§ **WORK TO DO**
Search the records that follow and extract every line containing the string "this".

[Start ENTRIES SUPPLIED]

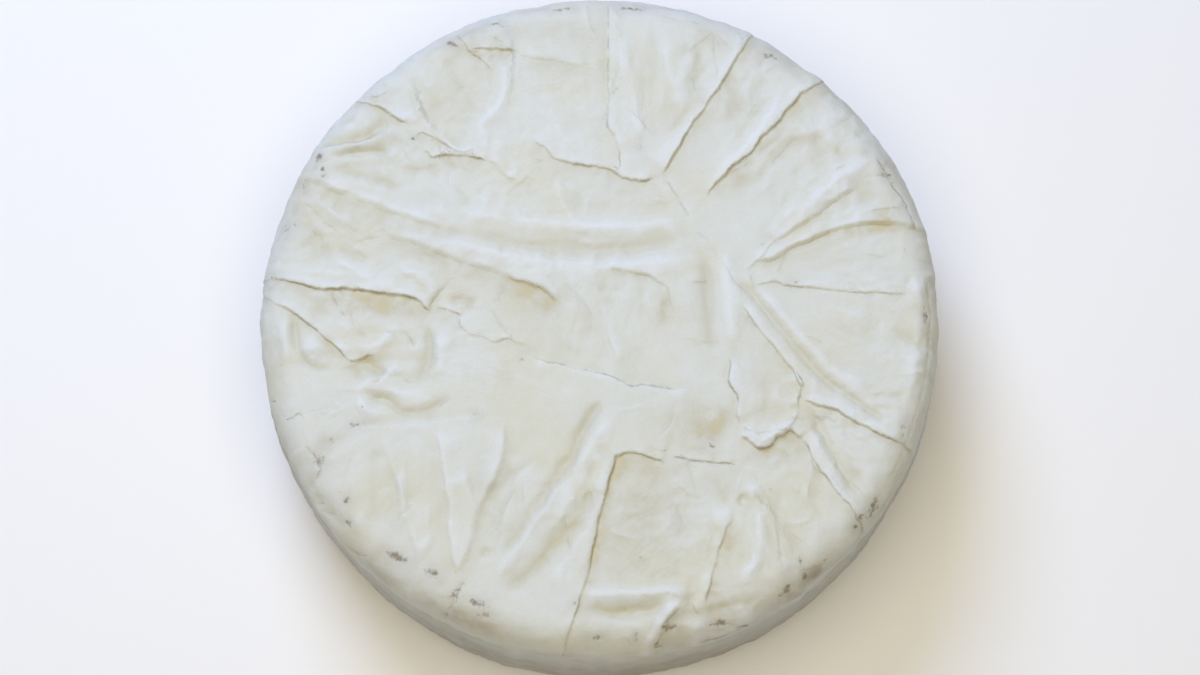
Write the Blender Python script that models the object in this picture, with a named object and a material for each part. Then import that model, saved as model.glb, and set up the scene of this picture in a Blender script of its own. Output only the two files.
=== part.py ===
"""A wheel of cheese that was pressed in folded cloth, as one solid: a flat underside to rest on, rounded
edges, a slightly bellied wall, and on the top the lips and rolls that the cloth's folds left in the rind.
Metres, +Z up. The origin is the centre of the flat underside, and +Y points away from the front."""

import math
from typing import NamedTuple

import bmesh
import bpy
import numpy as np

MM = 0.001

# Driving dimensions of the smooth wheel
WHEEL_RADIUS = 150.0 * MM  # at the belly of the wall
WHEEL_HEIGHT = 90.0 * MM
BELLY = 1.5 * MM  # how far the middle of the wall stands out
TOP_EDGE_RADIUS = 14.0 * MM
BASE_EDGE_RADIUS = 12.0 * MM
CROWN = 1.0 * MM  # how far the middle of the top stands above its edge

# Fineness of the mesh
TOP_CELLS = 190
EDGE_STEPS = 8
WALL_STEPS = 20
TRIANGLES = 11400
FLAT_BAND = 0.3 * MM  # what ends this near the ground after thinning is laid flat on it

# What the smooth profile works out to
EDGE_REACH = WHEEL_RADIUS - BELLY
FLAT_TOP = EDGE_REACH - TOP_EDGE_RADIUS
FLAT_BASE = EDGE_REACH - BASE_EDGE_RADIUS
TOP_ARC = TOP_EDGE_RADIUS * math.pi / 2
BASE_ARC = BASE_EDGE_RADIUS * math.pi / 2
WALL = WHEEL_HEIGHT - TOP_EDGE_RADIUS - BASE_EDGE_RADIUS

# Where the relief of the top dies away over the rounded edge and down the wall, in metres along the
# surface from the top's middle
FADE_FROM = FLAT_TOP
FADE_TO = FLAT_TOP + TOP_ARC + 0.7 * WALL

# Pleats that the cloth pressed in the wall
PLEATS = 17
PLEAT_SEED = 12
PLEAT_JITTER = 0.35  # how far a pleat strays from its even place, as a share of the spacing
PLEAT_RISE = 0.9 * MM  # at most, out or in
PLEAT_WIDTH = 6.0 * MM
PLEAT_WIDTHS = (0.7, 1.8)  # the range of widths, as shares of PLEAT_WIDTH
PLEAT_SLANT = 0.5  # sideways per unit of height, at most

# Folds of the top, in mm
CURVE_STEP = 2.5  # spacing of the points that a fold's curve is measured from
END_TAPER = 10.0  # length over which a fold dies away at its ends
GROOVE_SHARE = 0.3  # how deep the groove under a lip is, as a share of its rise

RIND_COLOUR = (0.75, 0.745, 0.67, 1.0)
RIND_ROUGHNESS = 0.62


class Lip(NamedTuple):
    """The edge of a fold, in mm: the rind stands `rise` high on the left of the path and falls away
    over `reach` behind it, and the step itself is `edge` wide."""

    path: tuple
    rise: float
    reach: float
    edge: float = 1.6


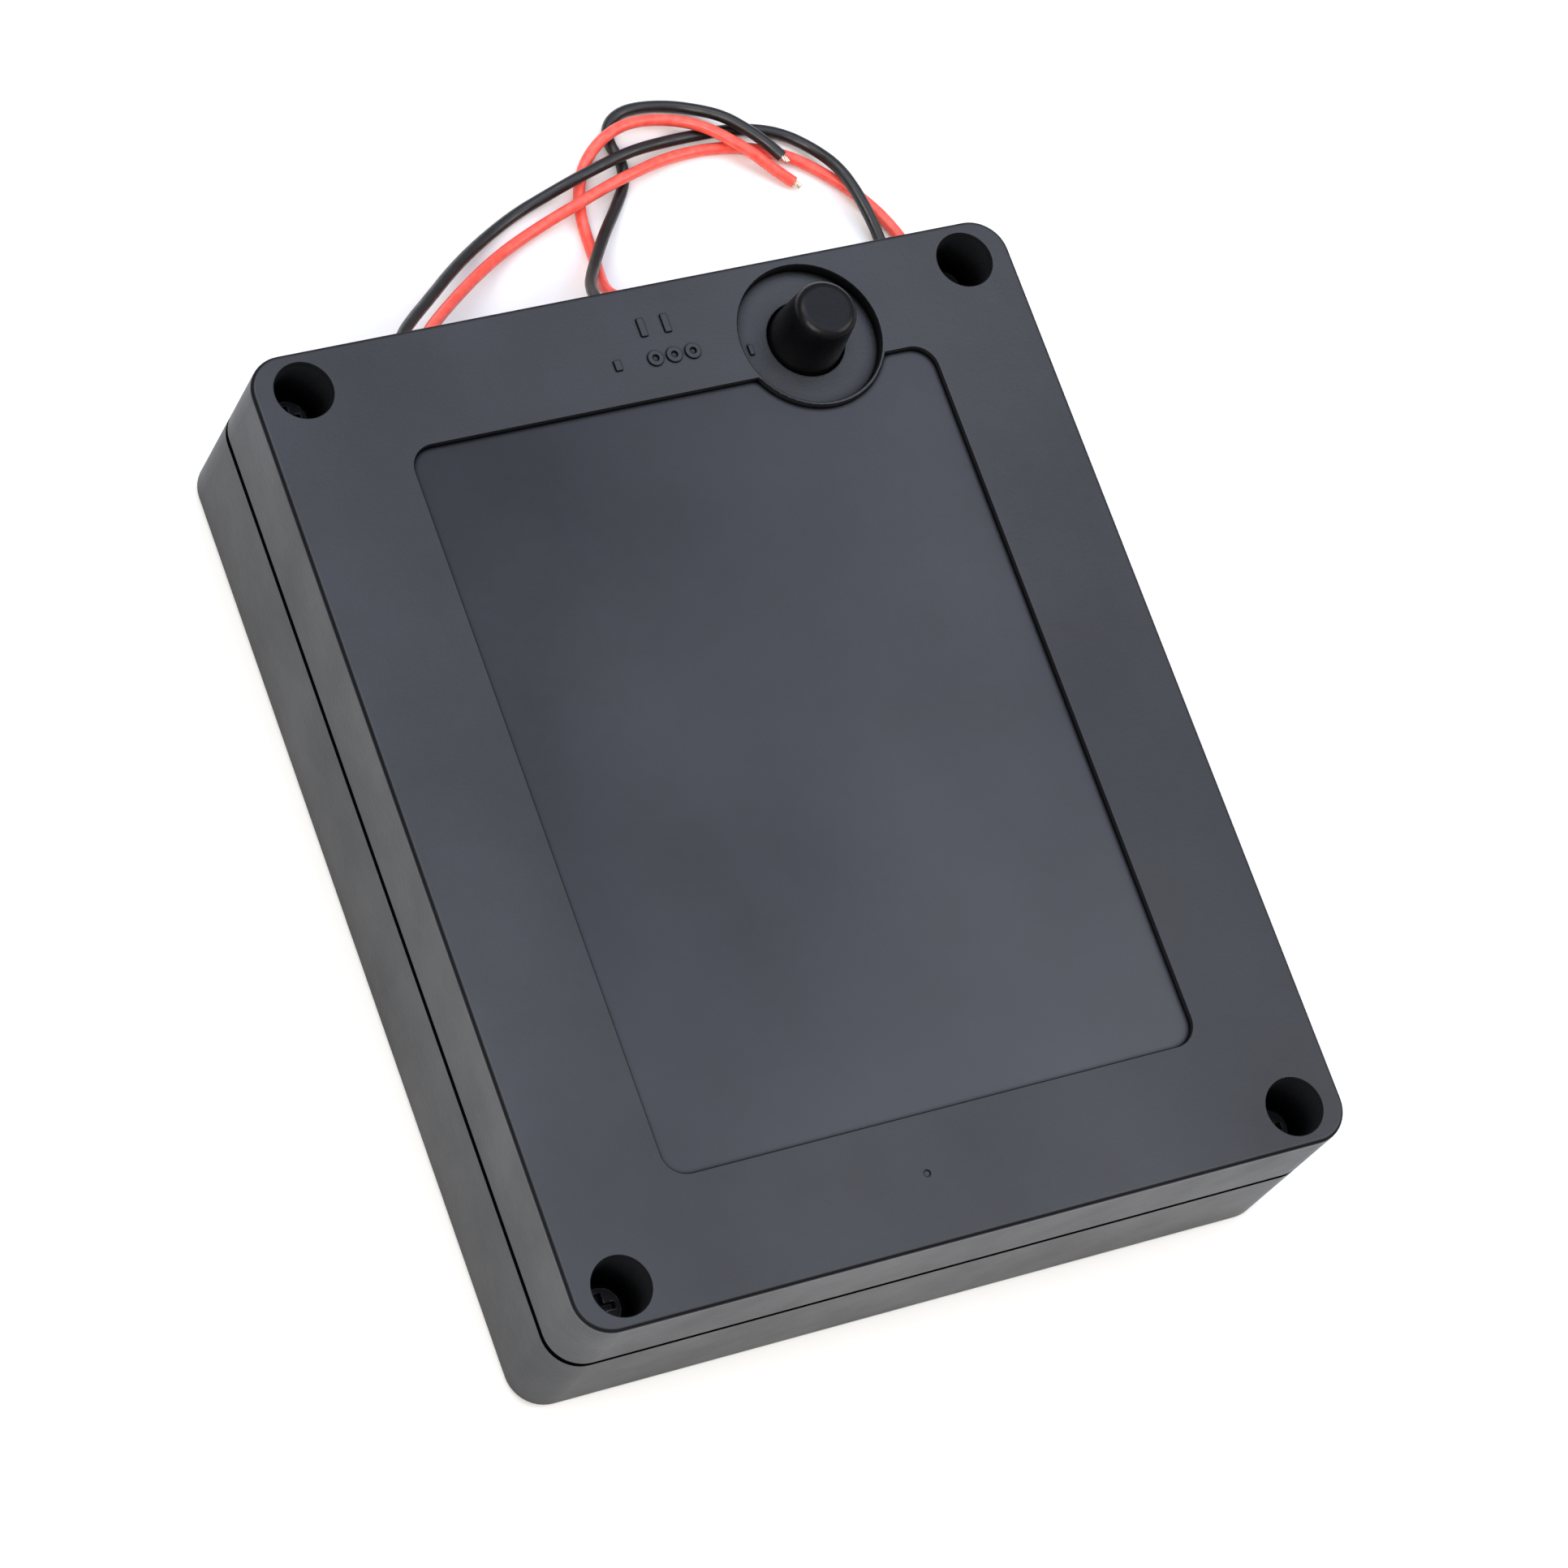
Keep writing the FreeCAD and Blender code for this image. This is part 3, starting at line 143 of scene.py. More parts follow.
def add_camera():
    back = direction(CAMERA_AZIMUTH, CAMERA_ELEVATION)
    data = bpy.data.cameras.new("camera")
    data.lens = CAMERA_LENS
    camera = bpy.data.objects.new("camera", data)
    level = back.to_track_quat("Z", "Y").to_matrix().to_4x4()
    tilt = Matrix.Rotation(math.radians(CAMERA_ROLL), 4, "Z")
    camera.matrix_world = Matrix.Translation(Vector(CAMERA_AIM) + CAMERA_DISTANCE * back) @ level @ tilt
    bpy.context.scene.collection.objects.link(camera)
    bpy.context.scene.camera = camera


def add_lead(name, points):
    """The insulated lead: one smooth open spline with a round section."""
    data = bpy.data.curves.new(name + "_cord", "CURVE")
    data.dimensions = "3D"
    data.bevel_depth = LEAD_DIAMETER / 2
    data.bevel_resolution = LEAD_BEVEL_STEPS
    data.use_fill_caps = True
    spline = data.splines.new("NURBS")
    spline.points.add(len(points) - 1)
    for point, place in zip(spline.points, points):
        point.co = (*place, 1)
    spline.order_u = 3
    spline.use_endpoint_u = True
    spline.resolution_u = LEAD_SPAN_STEPS
    lead = bpy.data.objects.new(name + "_cord", data)
    bpy.context.scene.collection.objects.link(lead)
    return lead


def add_mesh(name, mesh):
    """An object made from a bmesh, which is freed."""
    data = bpy.data.meshes.new(name)
    mesh.to_mesh(data)
    mesh.free()
    piece = bpy.data.objects.new(name, data)
    bpy.context.scene.collection.objects.link(piece)
    return piece


def smooth_sides(mesh):
    """Smooth shading on the four-cornered sides of tubes, and flat shading on their ends."""
    for face in mesh.faces:
        face.smooth = len(face.verts) == 4


def add_tube(mesh, path, radius):
    """A round closed tube in a bmesh, along points that bend gently."""
    rings = []
    for index, centre in enumerate(path):
        before = path[max(index - 1, 0)]
        after = path[min(index + 1, len(path) - 1)]
        turn = (after - before).to_track_quat("Z", "Y").to_matrix()
        ring = []
        for side in range(TUBE_SIDES):
            angle = 2 * math.pi * side / TUBE_SIDES
            offset = turn @ Vector((radius * math.cos(angle), radius * math.sin(angle), 0))
            ring.append(mesh.verts.new(centre + offset))
        rings.append(ring)
    for first, second in zip(rings, rings[1:]):
        for side in range(TUBE_SIDES):
            other = (side + 1) % TUBE_SIDES
            mesh.faces.new((first[side], first[other], second[other], second[side]))
    mesh.faces.new(list(reversed(rings[0])))
    mesh.faces.new(rings[-1])


def add_strands(name, points):
    """The stripped end of a lead: bare strands with a slow twist."""
    end = Vector(points[-1])
    heading = (end - Vector(points[-2])).normalized()
    turn = heading.to_track_quat("Z", "Y").to_matrix()
    mesh = bmesh.new()
    for strand in range(STRAND_COUNT):
        orbit = 0 if strand == 0 else 2 * STRAND_RADIUS
        length = STRAND_LENGTH - STRAND_STAGGER * (strand % 3)
        start = 2 * math.pi * strand / (STRAND_COUNT - 1)
        path = []
        for step in range(STRAND_STEPS + 1):
            along = -STRAND_SINK + (length + STRAND_SINK) * step / STRAND_STEPS
            angle = start + 2 * math.pi * along / STRAND_LAY
            spot = Vector((orbit * math.cos(angle), orbit * math.sin(angle), along))
            path.append(end + turn @ spot)
        add_tube(mesh, path, STRAND_RADIUS * STRAND_SLACK)
    smooth_sides(mesh)
    return add_mesh(name + "_strands", mesh)


def add_spring():
    """The return spring as a round wire coil in the place of its CAD node."""
    low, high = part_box("switch_spring")
    middle = (low + high) / 2
    orbit = (high.x - low.x) / 2 - SPRING_WIRE_RADIUS
    gap = SPRING_END_GAP * SPRING_WIRE_RADIUS
    start = low.z + gap
    rise = high.z - low.z - 2 * gap
    steps = SPRING_TURNS * SPRING_STEPS
    mesh = bmesh.new()
    path = []
    for step in range(steps + 1):
        share = step / steps
        angle = 2 * math.pi * SPRING_TURNS * share
        x = middle.x + orbit * math.cos(angle)
        y = middle.y + orbit * math.sin(angle)
        path.append(Vector((x, y, start + rise * share)))
    add_tube(mesh, path, SPRING_WIRE_RADIUS)
    smooth_sides(mesh)
    return add_mesh("return_spring", mesh)


add_camera()
leads = {name: add_lead(name, points) for name, points in ROUTES.items()}
strands = {name: add_strands(name, points) for name, points in ROUTES.items()}


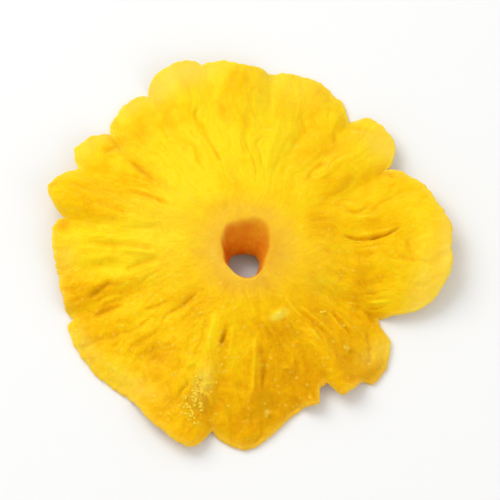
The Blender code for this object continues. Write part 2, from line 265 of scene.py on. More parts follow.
# Fibres fan out from the core, and thin broken grooves run between them. Each kind has its waves round the
# ring, its waves outwards and its height or depth. They sway sideways, and the lumps between them rise, by
# a length and a size. The front of the slice is rougher than the back.
FIBRES = ((5.0, 1.8, 0.20 * MM), (12.0, 3.4, 0.14 * MM), (30.0, 7.0, 0.07 * MM))
GROOVES = ((7.0, 2.6, 0.26 * MM), (15.0, 4.5, 0.18 * MM))
GROOVE_WIDTH = 0.13
GROOVE_PATCH = 56.0 * MM
GROOVE_PATCH_CONTRAST = 2.2
GROOVE_PATCH_SHARE = 0.35
FIBRE_START = 8.5 * MM
FIBRE_FULL = 24.0 * MM
SWAY = ((10.0 * MM, 3.2 * MM), (3.5 * MM, 1.2 * MM))
LUMPS = ((5.0 * MM, 0.36 * MM), (2.2 * MM, 0.23 * MM), (1.1 * MM, 0.15 * MM))
CORE_LUMPS = 0.5
SMOOTHEST = 0.45
ROUGH_SLOPE = 44.0 * MM
CORE_STEP = 0.10 * MM
CORE_STEP_WIDTH = 3.0 * MM

# Towards the rim the lines and the grooves fade out, and a share of the fibres and the lumps is left. On the
# lower face they only stand out, and never sink.
RELIEF_FADE = 1.2 * MM
RIM_LUMPS = 0.4
UNDERSIDE_LUMPS = 0.6

# Stains of the flesh, each at an angle and a distance in millimetres, with its half-length along the fibres,
# its half-width and its strength. Strength over zero is deeper gold, and under zero is paler yellow. A few
# along crease lines are painted shade in the creases, and one over a small knob is part of a painted
# highlight.
Stain = namedtuple("Stain", "angle radius along across strength")
STAINS = (
    Stain(93.7, 34.4, 5.0, 4.0, 0.35),
    Stain(69.0, 33.3, 5.5, 6.0, 0.18),
    Stain(99.5, 29.6, 3.0, 1.4, 0.40),
    Stain(130.9, 34.0, 3.0, 3.6, 0.50),
    Stain(143.0, 34.6, 1.4, 3.2, 0.35),
    # Painted shade along a crease line.
    Stain(141.6, 26.5, 5.0, 1.0, 0.40),
    Stain(162.5, 33.0, 4.5, 3.6, 0.33),
    Stain(173.5, 37.6, 1.6, 1.4, 0.60),
    Stain(107.3, 24.5, 8.0, 4.5, -0.40),
    Stain(128.6, 19.4, 6.0, 4.0, -0.35),
    Stain(176.8, 22.0, 10.0, 2.6, -0.35),
    Stain(190.6, 27.2, 8.0, 2.2, -0.35),
    Stain(177.0, 33.7, 5.0, 3.0, -0.30),
    Stain(167.0, 21.0, 6.0, 5.0, -0.20),
    Stain(196.0, 22.0, 6.0, 4.0, -0.12),
    Stain(207.0, 37.0, 3.0, 13.0, 0.12),
    Stain(71.8, 22.7, 7.0, 5.0, -0.32),
    Stain(76.0, 13.5, 4.0, 4.0, -0.30),
    Stain(48.8, 25.2, 6.0, 4.5, 0.05),
    Stain(33.0, 25.5, 6.0, 4.0, 0.12),
    Stain(19.3, 15.6, 3.5, 3.0, 0.35),
    Stain(1.8, 36.2, 3.0, 5.0, -0.35),
    Stain(345.4, 34.3, 3.6, 4.0, -0.25),
    Stain(345.0, 24.5, 5.0, 3.6, 0.22),
    Stain(331.0, 21.5, 4.5, 2.6, -0.60),
    Stain(316.0, 22.0, 5.0, 5.0, 0.14),
    Stain(345.0, 36.5, 3.5, 9.0, -0.14),
    # Paler over a small knob: part of its painted highlight.
    Stain(294.2, 16.4, 1.0, 1.8, -1.10),
    Stain(125.0, 9.0, 2.5, 9.0, 0.20),
    Stain(337.0, 30.5, 3.5, 3.0, -0.45),
    Stain(325.0, 20.3, 5.0, 3.5, 0.05),
    Stain(309.6, 30.8, 3.5, 2.6, 0.20),
    Stain(291.5, 19.3, 3.5, 3.5, 0.30),
    Stain(291.0, 31.5, 5.0, 4.0, 0.30),
    Stain(276.0, 34.0, 4.0, 3.0, 0.35),
    Stain(270.8, 37.4, 3.0, 3.0, 0.40),
    Stain(254.3, 35.9, 3.0, 2.6, 0.50),
    Stain(250.4, 21.8, 6.5, 1.6, -0.40),
    Stain(252.0, 30.0, 4.0, 4.5, -0.16),
    Stain(265.0, 24.0, 7.0, 2.0, -0.20),
    Stain(257.0, 20.4, 2.2, 0.5, 0.60),
    Stain(225.3, 36.8, 3.0, 5.0, -0.30),
    # Painted shade along two crease lines.
    Stain(197.5, 31.0, 4.0, 1.2, 0.20),
    Stain(205.0, 32.5, 3.5, 1.0, 0.15),
    Stain(315.0, 37.4, 1.4, 4.0, 0.50),
    Stain(249.0, 9.0, 2.0, 4.0, 0.20),
    Stain(313.2, 30.9, 0.50, 0.45, 1.20),
    Stain(277.4, 36.6, 0.50, 0.60, 0.70),
)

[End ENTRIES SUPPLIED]

§ **COMPLETED EXERCISE**
Write the Blender Python script that models the object in this picture, with a named object and a material for each part. Then import that model, saved as model.glb, and set up the scene of this picture in a Blender script of its own. Output only the two files.
FLAT_BAND = 0.3 * MM  # what ends this near the ground after thinning is laid flat on it
Keep writing the FreeCAD and Blender code for this image. This is part 3, starting at line 143 of scene.py. More parts follow.
The Blender code for this object continues. Write part 2, from line 265 of scene.py on. More parts follow.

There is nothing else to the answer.